Republicans have enough votes right now to block President Obama's plan to extend tax cuts for the middle class while allowing those for "the wealthy" to expire -- a de facto multibillion-dollar tax hike in the depths of a recession.

House Minority Leader John Boehner, R-Ohio, had appeared to open the door for a possible compromise on CBS's "Face the Nation" Sunday. But other Republicans rushed to slam that door this week, and properly so.

Mr. Obama raised the stakes last week when he accused Republicans of "holding hostage" middle-class tax cuts to save lower tax rates for the top two income brackets. Tax rate cuts for everyone, enacted under former President George W. Bush, will expire at the end of the year should Congress fail to act.

At this point, hearing the dull roar of what could be an incoming tidal wave of fiscal outrage over their spending habits, Democrats in both houses are scrambling away from President Obama's "hike taxes on the wealthy" agenda like rats escaping a sinking ship.
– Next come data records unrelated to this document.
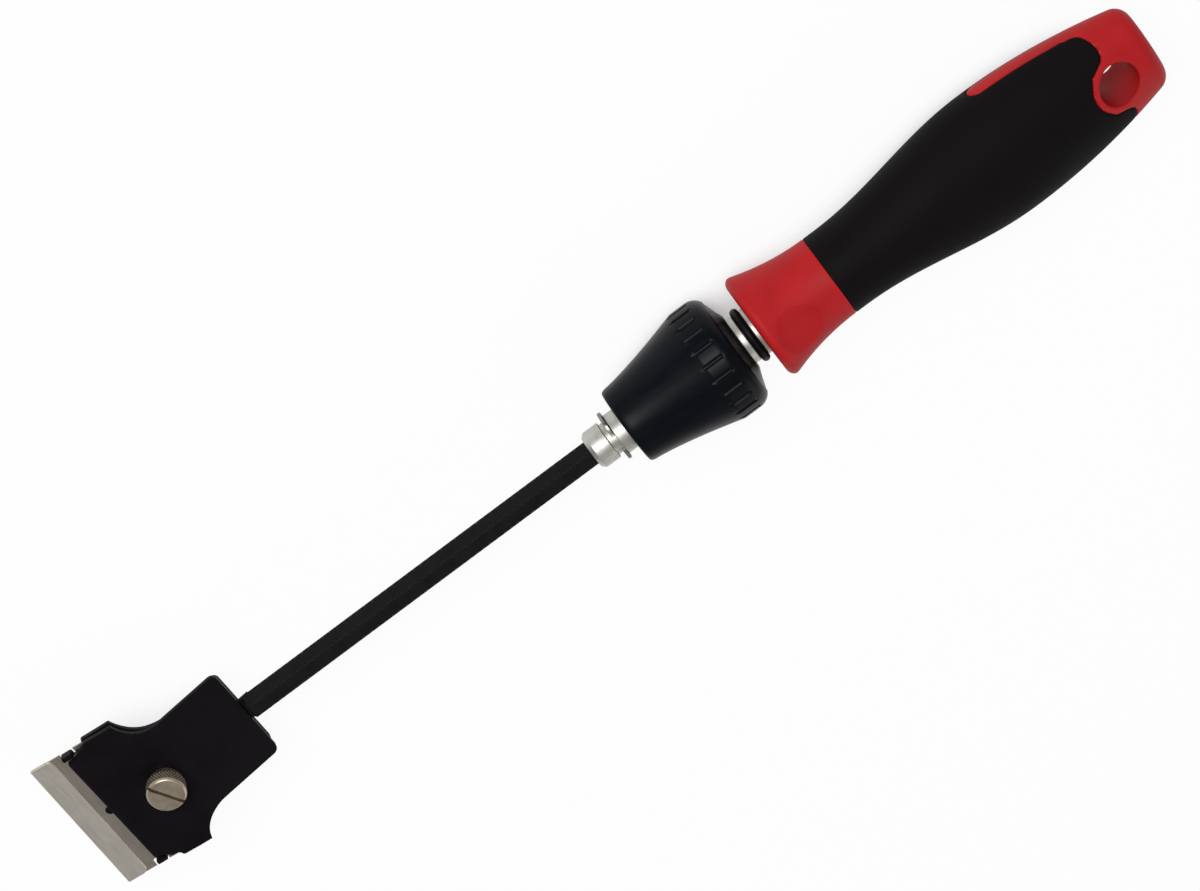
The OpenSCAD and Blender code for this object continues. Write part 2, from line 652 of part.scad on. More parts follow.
module blade() color("#8f8981") on_blade() difference() {
    edge = blade_u - blade_h;
    translate([0, blade_w / 2, face_gap]) rotate([90, 0, 0]) linear_extrude(blade_w)
        polygon([[edge, blade_t / 2], [edge + 1.2, 0], [blade_u - 0.2, 0], [blade_u - 0.2, blade_t],
            [edge + 1.2, blade_t]]);
    for (s = [-1, 1]) translate([ear_u - ear_l / 2 - notch_clear, s * blade_w / 2 - notch_depth, -1])
        cube([ear_l + 2 * notch_clear, 2 * notch_depth, 3]);
    translate([pin_u, 0, -1]) cylinder(h = 3, r = pin_d / 2 + 0.15);
}

module blade_spine() color("#b9b4ab") on_blade() difference() {
    low = face_gap + blade_t / 2 - spine_t / 2;
    translate([blade_u - spine_h, 0, low]) linear_extrude(spine_t) polygon(mirrored(concat(
        arc([1.5, blade_w / 2 - 1.5], 1.5, 180, 90, 6), [[spine_h - 0.2, blade_w / 2], [spine_h, blade_w / 2 - 0.2]])));
    translate([blade_u - spine_h - 1, -blade_w, face_gap - press_clear])
        cube([spine_h + 0.8, 2 * blade_w, blade_t + 2 * press_clear]);
}

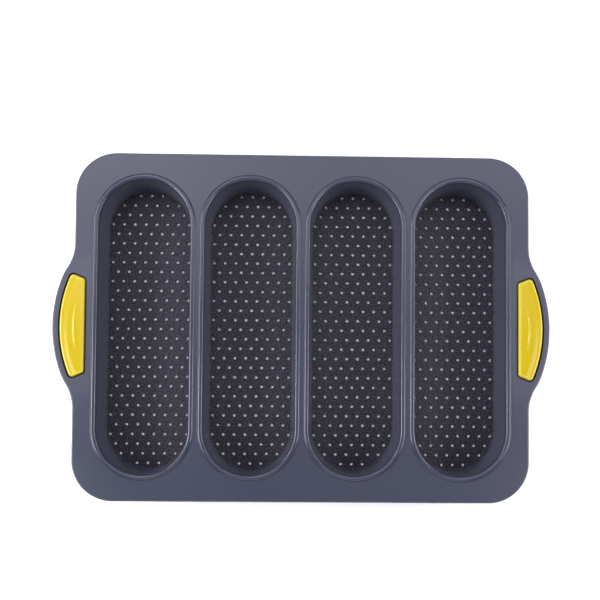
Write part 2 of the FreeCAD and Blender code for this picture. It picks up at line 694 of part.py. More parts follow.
for thing in doc.Objects:
    if "Invalid" in thing.State or "Error" in thing.State:
        raise RuntimeError(f"{thing.Name} failed: {thing.State}")
os.makedirs("parts", exist_ok=True)
for sub_part in sub_parts:
    shape = sub_part.Shape
    if shape.isNull() or not shape.isValid() or len(shape.Solids) != 1:
        raise RuntimeError(f"{sub_part.Label} is not one valid solid")
    shape.exportStep(f"parts/{sub_part.Label}.step")
    box = shape.BoundBox
    print(
        f"{sub_part.Label}: {len(shape.Faces)} faces, {shape.Volume:.0f} mm3, "
        f"{box.XLength:.2f} x {box.YLength:.2f} x {box.ZLength:.2f} mm, from z {box.ZMin:.2f}"
    )
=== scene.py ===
import math

import bmesh
import bpy
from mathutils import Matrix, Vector
from mathutils.geometry import delaunay_2d_cdt


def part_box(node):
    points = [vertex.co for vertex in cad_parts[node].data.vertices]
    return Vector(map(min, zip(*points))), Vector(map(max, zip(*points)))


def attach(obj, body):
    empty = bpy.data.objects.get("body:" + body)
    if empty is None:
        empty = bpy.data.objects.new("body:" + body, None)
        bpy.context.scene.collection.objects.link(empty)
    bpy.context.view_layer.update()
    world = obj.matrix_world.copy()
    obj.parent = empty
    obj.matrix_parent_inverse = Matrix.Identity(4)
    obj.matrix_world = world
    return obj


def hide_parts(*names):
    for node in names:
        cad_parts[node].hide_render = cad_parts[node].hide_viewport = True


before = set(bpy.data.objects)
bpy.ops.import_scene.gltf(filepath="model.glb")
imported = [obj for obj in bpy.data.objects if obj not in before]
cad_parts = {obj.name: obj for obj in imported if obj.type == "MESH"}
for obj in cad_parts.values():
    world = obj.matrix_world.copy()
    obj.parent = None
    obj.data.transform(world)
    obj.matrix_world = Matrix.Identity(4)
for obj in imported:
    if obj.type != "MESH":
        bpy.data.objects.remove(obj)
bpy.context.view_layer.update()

# Looks of the baguette tray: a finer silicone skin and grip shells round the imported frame.
# Meshes are drawn in millimetres, in the frame's own axes, and scaled to metres once at the end.

MM = 0.001
tray_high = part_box("silicone_tray")[1]

# Flange and hem
FLANGE_TOP = 28.0
TAB_REACH = tray_high.x / MM
RIM_HALF_WIDTH = tray_high.y / MM
RIM_HALF_LENGTH = 183.0
RIM_CORNER_RADIUS = 33.0
CROWN_RADIUS = 111.0
CROWN_HALF_WIDTH = 36.0
SHOULDER_RADIUS = 50.0
ROOT_RADIUS = 36.0
HEM_THICKNESS = 6.0
HEM_EDGE_RADIUS = 1.5
HEM_SIDE_WIDTH = 15.0
HEM_END_WIDTH = 9.0
SHEET_THICKNESS = 3.0

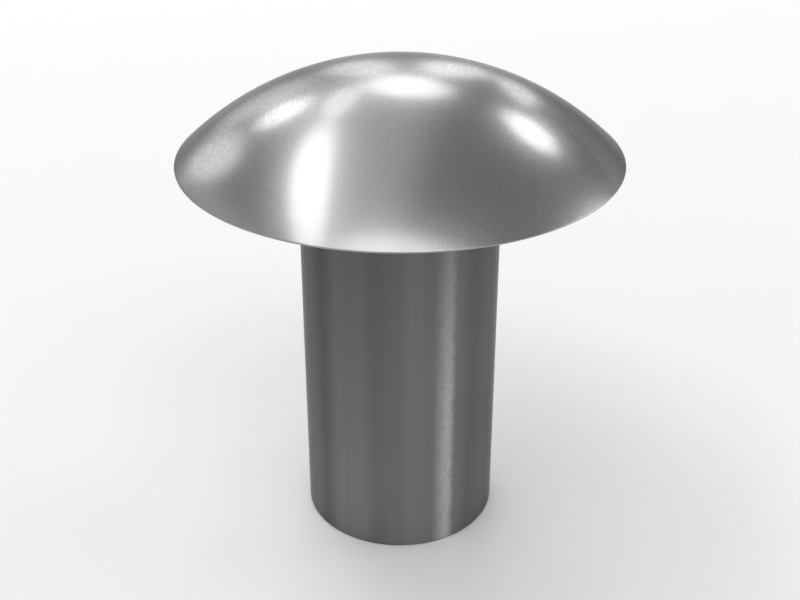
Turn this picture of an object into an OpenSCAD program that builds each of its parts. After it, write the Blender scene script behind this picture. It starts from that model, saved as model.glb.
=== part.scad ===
// Hollow rivet, headed and bored from one piece of steel wire.
// A domed head, a plain round shank, and a blind bore that opens at the tail,
// where the thin wall is rolled over when the rivet is set.
// The origin is the centre of the head's bearing face. +Z runs up through the
// crown of the head, and the shank runs down along -Z.

/* [Head] */
// Diameter of the domed head, over its rim
head_d = 13; // [11:0.1:16]
// Height of the crown above the bearing face
head_h = 2.65; // [1.8:0.05:4.5]
// Radius that takes the knife edge off the rim
rim_round = 0.03; // [0.02:0.01:0.3]

/* [Shank] */
// Diameter of the shank
shank_d = 6; // [5:0.1:8]
// Length of the shank, from the bearing face to the tail
shank_l = 12; // [8:0.5:24]
// Fillet where the shank runs into the bearing face
neck_round = 0.2; // [0.1:0.05:0.8]
// Radius on the outer corner of the tail
tail_round = 0.08; // [0.04:0.01:0.2]

/* [Bore] */
// Wall left round the bore, which sets the bore's diameter
wall = 0.75; // [0.5:0.05:1.2]
// Solid metal left between the bearing face and the point of the bore
bore_stop = 0.2; // [0.1:0.05:3]
// Full angle of the cone that ends the bore
bore_tip_angle = 118; // [90:1:150]
// Width of the bevel at the mouth of the bore
mouth_bevel = 0.1; // [0.05:0.01:0.2]

/* [Hidden] */
$fn = 128;

shank_r = shank_d / 2;
bore_r = shank_r - wall;
bore_tip_l = bore_r / tan(bore_tip_angle / 2);

// The rim's small arc touches the bearing face and the crown's large arc, and
// reaches out to head_d. The crown's radius follows from that and head_h.
rim_x = head_d / 2 - rim_round;
crown_r = (rim_x ^ 2 + head_h ^ 2 - 2 * head_h * rim_round) / (2 * (head_h - 2 * rim_round));
crown_z = head_h - crown_r;

// How far a cutting outline runs past what it cuts
over = 1;

// Every section below is one half of the rivet, drawn to the right of its axis.

// Unit vector from the crown's centre through the rim's, where both arcs touch
function rim_ray() = [rim_x, rim_round - crown_z] / (crown_r - rim_round);

module crown_section() {
    past_tangent = [0, crown_z] + (crown_r + over) * rim_ray();
    intersection() {
        translate([0, crown_z]) circle(r = crown_r);
        polygon([
            [0, 0],
            [rim_x, 0],
            [rim_x, rim_round],
            past_tangent,
            [past_tangent.x, head_h + over],
            [0, head_h + over]
        ]);
    }
}

module rim_section() {
    translate([rim_x, rim_round]) circle(r = rim_round);
}

module neck_section() {
    difference() {
        translate([shank_r, -neck_round]) square(neck_round);
        translate([shank_r + neck_round, -neck_round]) circle(r = neck_round);
    }
}

module tail_corner() {
    difference() {
        translate([shank_r - tail_round, -shank_l - over]) square([tail_round + over, tail_round + over]);
        translate([shank_r - tail_round, tail_round - shank_l]) circle(r = tail_round);
    }
}

module shank_section() {
    difference() {
        translate([0, -shank_l]) square([shank_r, shank_l]);
        tail_corner();
    }
}

module bore_section() {
    polygon([
        [0, -shank_l - over],
        [bore_r + mouth_bevel + over, -shank_l - over],
        [bore_r, mouth_bevel - shank_l],
        [bore_r, -bore_stop - bore_tip_l],
        [0, -bore_stop]
    ]);
}

module hollow_rivet() {
    color("silver")
    rotate_extrude()
    difference() {
        union() {
            crown_section();
            rim_section();
            neck_section();
            shank_section();
        }
        bore_section();
    }
}

hollow_rivet();
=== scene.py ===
# Hollow rivet standing on its tail: a fine revolved mesh in three steel finishes, on a sweep of white paper.
import math

import bmesh
import bpy
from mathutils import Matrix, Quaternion, Vector


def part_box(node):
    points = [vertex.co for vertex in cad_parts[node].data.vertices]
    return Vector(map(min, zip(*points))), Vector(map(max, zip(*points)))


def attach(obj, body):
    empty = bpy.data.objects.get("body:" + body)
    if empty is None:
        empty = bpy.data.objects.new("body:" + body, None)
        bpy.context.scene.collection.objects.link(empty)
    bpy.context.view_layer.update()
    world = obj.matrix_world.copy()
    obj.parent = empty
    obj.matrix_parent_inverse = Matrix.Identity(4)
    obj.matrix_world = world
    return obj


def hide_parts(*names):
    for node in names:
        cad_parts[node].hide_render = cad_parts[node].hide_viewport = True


mm = 0.001
perMillimetre = 1000  # a pattern of scale 1 repeats about once a metre, so this makes it once a millimetre

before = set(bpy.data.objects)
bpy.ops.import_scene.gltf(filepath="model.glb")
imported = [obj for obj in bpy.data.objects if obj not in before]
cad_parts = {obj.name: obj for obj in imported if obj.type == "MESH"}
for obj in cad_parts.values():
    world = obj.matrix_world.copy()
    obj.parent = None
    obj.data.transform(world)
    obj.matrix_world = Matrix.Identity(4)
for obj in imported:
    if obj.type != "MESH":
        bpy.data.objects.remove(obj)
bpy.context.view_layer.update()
low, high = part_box("hollow_rivet")
scene = bpy.context.scene
print("frame loaded", [round((high[i] - low[i]) / mm, 2) for i in range(3)], "mm")


def linear(hexColour):
    # sRGB hex to the linear colour that sockets hold
    parts = [int(hexColour[i:i + 2], 16) / 255 for i in (1, 3, 5)]
    return tuple(c / 12.92 if c < 0.04045 else ((c + 0.055) / 1.055) ** 2.4 for c in parts) + (1,)


def newMaterial(name):
    material = bpy.data.materials.new(name)
    material.use_nodes = True
    material.node_tree.nodes.clear()
    return material, material.node_tree


def addNode(tree, kind, links=(), inputs=(), **settings):
    # one node: its own settings, fixed input values, and links as {input: (node, output)}
    node = tree.nodes.new("ShaderNode" + kind)
    for key, value in settings.items():
        setattr(node, key, value)
    for key, value in dict(inputs).items():
        node.inputs[key].default_value = value
    for key, (source, output) in dict(links).items():
        tree.links.new(source.outputs[output], node.inputs[key])
    return node


# Sizes in mm. Overall ones come from the frame, so the piece fills the CAD model's box exactly.
rivet = {
    "headRadius": high.x / mm,
    "headHeight": high.z / mm,
    "shankLength": -low.z / mm,
    "shankRadius": 3.0,
    "boreRadius": 2.25,
    "rimRound": 0.03,
    "neckRound": 0.2,
    "tailRound": 0.08,
    "mouthBevel": 0.1,
    "boreStop": 0.2,
    "boreTipAngle": 118,
    "crownSteps": 72,
    "rimSteps": 12,
    "roundSteps": 8,
    "around": 256,  # faces in a full turn
    "edgeRow": 0.02,  # narrow rows of faces beside each rounding keep its shading off the flats
    "sharpAngle": 25,  # edges that turn more than this, in degrees, stay crisp
    "mergeDistance": 0.0005,
}


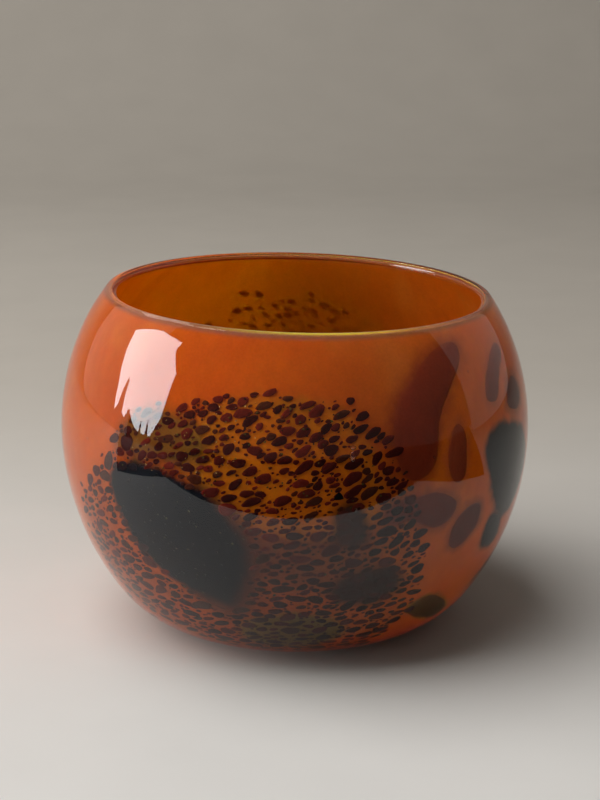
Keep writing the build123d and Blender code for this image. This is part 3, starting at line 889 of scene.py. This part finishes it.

The Obama White House claims extending the tax cuts for everyone would "cost" the federal government $700 billion over the next decade. But this is like saying it would "cost" the stick-up man $200 not to take the $200 in your wallet. It ignores who the money belongs to in the first place.

Republicans should demand a straight up-or-down vote on extending all the Bush tax cuts -- as a down payment on further tax and regulatory cutbacks and simplifications to come. They need not settle for anything less.